State constitutional protection of "liberty" vs. federal constitutional protection

|The Volokh Conspiracy |

The Texas Supreme Court's economic liberty decision reminds me of an interesting question: Do the arguments in favor of deferring to legislatures when it comes to broad federal constitutional "liberty" claims—whether economic liberty or personal liberty—fully apply to state constitutional liberty claims? (I set aside claims under narrower rights that are specifically set forth in the constitutional text, such as the freedom of speech, the right to bear arms, the freedom from unreasonable searches and seizures, and so on.) Or should we be more open to state courts' "judicial activism," "judicial engagement," "judicial creativity," "Lochnerism / Roeism," and the like in applying state constitutions than we are to federal courts?

First, some arguments do apply equally, for instance:

  1. Legislative Authority: The power to make law is generally given by our constitutions to legislatures.
  2. Judicial Abstention from Contested Moral/Empirical Debates: Courts are supposed to make judgments based primarily on legal principle (or on constitutional text), and second-guessing legislative judgment under broad concepts such as "liberty" involves courts having to make subjective and unprincipled judgments about contested empirical matters and contested moral matters.
  3. Capacity to Investigate Policy Questions: Legislatures and agencies are better at investigating big-picture economic and technical factual questions about what laws are actually likely to be effective.

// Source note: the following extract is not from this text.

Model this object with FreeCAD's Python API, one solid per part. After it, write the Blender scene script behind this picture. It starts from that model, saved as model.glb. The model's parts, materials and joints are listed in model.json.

On the other hand, some arguments don't apply equally, at least in many states:

  1. Democratic Legitimacy: The appointed and life-tenured U.S. Supreme Court Justices are often viewed as lacking the democratic legitimacy of an elected judiciary (especially since they can serve for many decades after the one democratically authorized act in their careers, which is their appointment). But in many states, supreme court Justices are elected and have to be reelected in contested races, where voters can pass judgment on the Justices' decisions and their approach to judging.
  2. Difficulty of Overturning Judicial Decisions: The U.S. Supreme Court Justices aren't just hard to remove; their decisions interpreting the U.S. Constitution are hard to overturn, since that requires either a 2/3 Congressional majority proposing a constitutional amendment (or 2/3 of the states calling for a convention to propose it), plus 3/4 of state legislatures ratifying it; the appointment of several new Justices (which might not happen for many years); or other actions—such as impeachment—that are contrary to American traditions and are seen as creating something of a constitutional crisis. But in most states, a state constitutional amendment is much easier to enact.
  3. Federalism: Many people bristle at Supreme Court Justices who sit in Washington, D.C., and who come from a handful of states, setting rules for the whole nation. That concern doesn't apply, at least at the same magnitude, to state supreme court Justices. Say what you will about today's Texas economic liberty decision, for instance, but it was written by Texans who were recently elected by Texans, who will be up for reelection by Texans, and whose rulings can be revised by majority vote of Texans (so long as it's proposed by 2/3 of each house of the Legislature whose handiwork the state court has just struck down).
  4. Experimentalism: Many people also condemn Supreme Court decisions that set a standard for the whole nation, thus cutting off possible experimentation that could provide valuable information about what actually works. State constitutional decisions forbidding some kinds of regulations generally don't cause this problem, at least in an equally serious way. If some state courts, for instance, recognize a state constitutional right to assisted suicide, or a state constitutional right to braid hair or trim eyebrows using thread without heavy regulation, other state legislatures will likely remain free to continue trying these regulations; and if the regulations look beneficial, then the contrary decisions by some state courts could be reversed.

In any event, I'm not sure which set of arguments should prevail, but I thought I'd flag this, especially given today's same-sex marriage decision and today's Texas economic liberty decision.